By Carla Collett, Partner & Cindy Leibowitz, Knowledge Partner at Webber Wentzel 

Many commentators are concerned that the recently introduced Films and Publications Amendment Act designed to address the dangers of the online world, raises some internet censorship concerns 

The Films and Publications Amendment Act, 2019 (Amendment Act) became operational on 1 March 2022. The Amendment Act is important because it was introduced to address some of the very real dangers lurking in the online environment; and because almost every person and business in South Africa has a digital presence, it is applicable to almost everyone. 

The preamble of the Amendment Act states that the amendments will “regulate online distribution of films and games” and extend the “compliance and monitoring functions of the Film and Publication Board (FPB) to online distributors”, amongst other things. 

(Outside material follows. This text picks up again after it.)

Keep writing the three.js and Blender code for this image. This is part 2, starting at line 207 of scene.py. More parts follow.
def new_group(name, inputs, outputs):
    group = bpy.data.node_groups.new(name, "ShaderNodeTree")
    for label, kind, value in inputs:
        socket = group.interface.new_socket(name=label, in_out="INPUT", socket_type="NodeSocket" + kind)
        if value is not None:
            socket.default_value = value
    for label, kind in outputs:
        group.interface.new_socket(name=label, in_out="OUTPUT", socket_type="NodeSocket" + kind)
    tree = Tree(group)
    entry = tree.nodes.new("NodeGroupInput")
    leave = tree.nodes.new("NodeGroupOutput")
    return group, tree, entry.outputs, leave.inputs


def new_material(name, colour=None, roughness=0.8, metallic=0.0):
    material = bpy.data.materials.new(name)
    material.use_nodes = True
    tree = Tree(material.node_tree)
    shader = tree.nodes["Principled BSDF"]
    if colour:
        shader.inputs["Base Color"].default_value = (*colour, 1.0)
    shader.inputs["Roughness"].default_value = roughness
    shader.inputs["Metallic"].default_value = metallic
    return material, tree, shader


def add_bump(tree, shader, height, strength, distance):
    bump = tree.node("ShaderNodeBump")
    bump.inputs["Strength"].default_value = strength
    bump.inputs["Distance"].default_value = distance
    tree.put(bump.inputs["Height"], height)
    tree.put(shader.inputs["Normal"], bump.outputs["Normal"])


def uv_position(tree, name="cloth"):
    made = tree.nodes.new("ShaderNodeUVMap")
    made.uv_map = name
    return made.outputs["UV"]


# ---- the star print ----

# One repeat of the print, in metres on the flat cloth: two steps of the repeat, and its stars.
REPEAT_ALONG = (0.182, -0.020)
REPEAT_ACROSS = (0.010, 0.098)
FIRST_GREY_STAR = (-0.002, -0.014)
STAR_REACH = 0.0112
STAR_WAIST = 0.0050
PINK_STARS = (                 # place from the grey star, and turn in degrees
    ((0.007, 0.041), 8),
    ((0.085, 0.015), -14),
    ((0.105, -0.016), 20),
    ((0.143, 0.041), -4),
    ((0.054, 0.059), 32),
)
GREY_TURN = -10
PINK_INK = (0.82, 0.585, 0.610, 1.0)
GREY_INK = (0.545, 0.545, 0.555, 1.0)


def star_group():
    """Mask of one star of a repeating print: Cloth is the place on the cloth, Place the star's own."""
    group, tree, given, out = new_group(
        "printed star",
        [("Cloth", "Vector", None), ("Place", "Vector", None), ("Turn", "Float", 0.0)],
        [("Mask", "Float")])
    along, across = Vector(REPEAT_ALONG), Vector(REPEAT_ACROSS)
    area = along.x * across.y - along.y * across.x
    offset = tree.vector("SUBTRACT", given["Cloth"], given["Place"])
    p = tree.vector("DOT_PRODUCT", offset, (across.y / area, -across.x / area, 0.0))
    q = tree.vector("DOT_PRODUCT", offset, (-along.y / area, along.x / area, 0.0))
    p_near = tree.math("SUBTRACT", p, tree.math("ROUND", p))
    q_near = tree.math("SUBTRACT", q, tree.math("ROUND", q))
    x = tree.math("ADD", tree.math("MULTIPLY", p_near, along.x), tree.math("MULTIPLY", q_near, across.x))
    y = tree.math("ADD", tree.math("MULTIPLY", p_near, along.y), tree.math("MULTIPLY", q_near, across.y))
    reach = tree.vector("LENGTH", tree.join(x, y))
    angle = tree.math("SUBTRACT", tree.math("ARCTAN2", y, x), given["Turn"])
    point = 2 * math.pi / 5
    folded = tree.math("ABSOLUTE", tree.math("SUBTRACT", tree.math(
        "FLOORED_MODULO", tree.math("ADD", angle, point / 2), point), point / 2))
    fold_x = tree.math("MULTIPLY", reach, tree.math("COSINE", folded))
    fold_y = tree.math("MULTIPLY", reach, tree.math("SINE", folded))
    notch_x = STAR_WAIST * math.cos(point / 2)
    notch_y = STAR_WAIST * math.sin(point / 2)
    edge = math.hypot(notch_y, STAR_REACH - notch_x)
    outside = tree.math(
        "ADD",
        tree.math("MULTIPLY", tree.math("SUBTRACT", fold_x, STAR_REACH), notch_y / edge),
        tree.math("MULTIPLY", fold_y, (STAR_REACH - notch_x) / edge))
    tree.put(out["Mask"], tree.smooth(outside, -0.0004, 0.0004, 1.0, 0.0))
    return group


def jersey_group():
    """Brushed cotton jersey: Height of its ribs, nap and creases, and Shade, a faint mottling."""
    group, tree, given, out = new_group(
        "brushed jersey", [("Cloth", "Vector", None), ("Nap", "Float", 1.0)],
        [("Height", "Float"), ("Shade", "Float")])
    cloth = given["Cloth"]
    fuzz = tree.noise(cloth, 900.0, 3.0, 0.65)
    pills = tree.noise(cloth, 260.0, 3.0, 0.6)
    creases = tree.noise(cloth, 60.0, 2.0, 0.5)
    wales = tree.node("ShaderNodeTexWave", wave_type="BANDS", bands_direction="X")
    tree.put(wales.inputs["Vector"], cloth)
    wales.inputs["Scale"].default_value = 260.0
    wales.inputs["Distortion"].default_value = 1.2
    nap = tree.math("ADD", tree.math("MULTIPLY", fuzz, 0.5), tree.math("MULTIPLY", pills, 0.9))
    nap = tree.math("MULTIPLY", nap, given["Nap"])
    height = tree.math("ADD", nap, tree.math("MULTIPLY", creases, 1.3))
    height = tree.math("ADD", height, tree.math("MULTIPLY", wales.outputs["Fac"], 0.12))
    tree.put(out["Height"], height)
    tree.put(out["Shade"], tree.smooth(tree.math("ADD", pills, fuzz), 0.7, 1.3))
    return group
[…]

The Council is tasked with determining the seat of the FPB and its CEO and members. Whilst the Films and Publications Act, 1996 (Act) requires the FPB to be independent and impartial, the Council is appointed by the Minister of Communications and Digital Technologies. Commentators argue that this is a factor which may impact the independence of the FPB. 

Some of the key changes to be aware of introduced by the Amendment Act include: 

  • Aligning the Act to the digital environment. Various definitions have been amended or introduced to extend the scope of the Act to content displayed on the internet or social media. For example, the definition of “publication” has been amended to include content published using the internet and new definitions have been included for terms such as “social media” and “streaming”. 
  • Non-commercial online distributors. The Act introduces the term “non-commercial online distributor”, being any person that distributes (or enables the distribution of) content using the internet, for personal or private purposes.  An ordinary person posting content on social media for personal reasons will be caught by this definition. Anyone can complain to the FPB that such person offered services online and the content being offered is unclassified or prohibited (or potentially prohibited). The FPB may require the person in question to take-down the content. 
  • Enforcement Committee. The Amendment Act creates a new committee, the “Enforcement Committee”, to investigate cases of non-compliance referred to it by the FPB. If the committee finds that a person has not complied with the Act, it is not a criminal offence, but the committee must refer the matter to the National Director of Public Prosecutions. 
  • Functions of the FPB & compliance officers. The functions of the FPB have been extended to include, for example, accrediting commercial online distributors’ classification systems and hearing complaints against prohibited content. Compliance officers are given various search and seizure powers, including to enter a premises, with the SAPS, where games or films are being sold, hired out or exhibited or stored. Although compliance officers’ powers are fairly wide, this is pared back by the requirement for a person in charge of the premises to consent to the search and seizure. 
  • Obligations imposed on internet service providers. An internet service provider must disclose the identity of a person who publishes: (i) prohibited content; (ii) a private sexual photograph or film; or (iii) a film or photograph depicting sexual assault and violence against children. This raises some complex privacy issues, particularly under the Protection of Personal Information Act, 2013. 

Although the intention behind the Amendment Act is laudable, it will only be successful if it can address the online dangers without threatening the hard fought for and won right to freedom speech.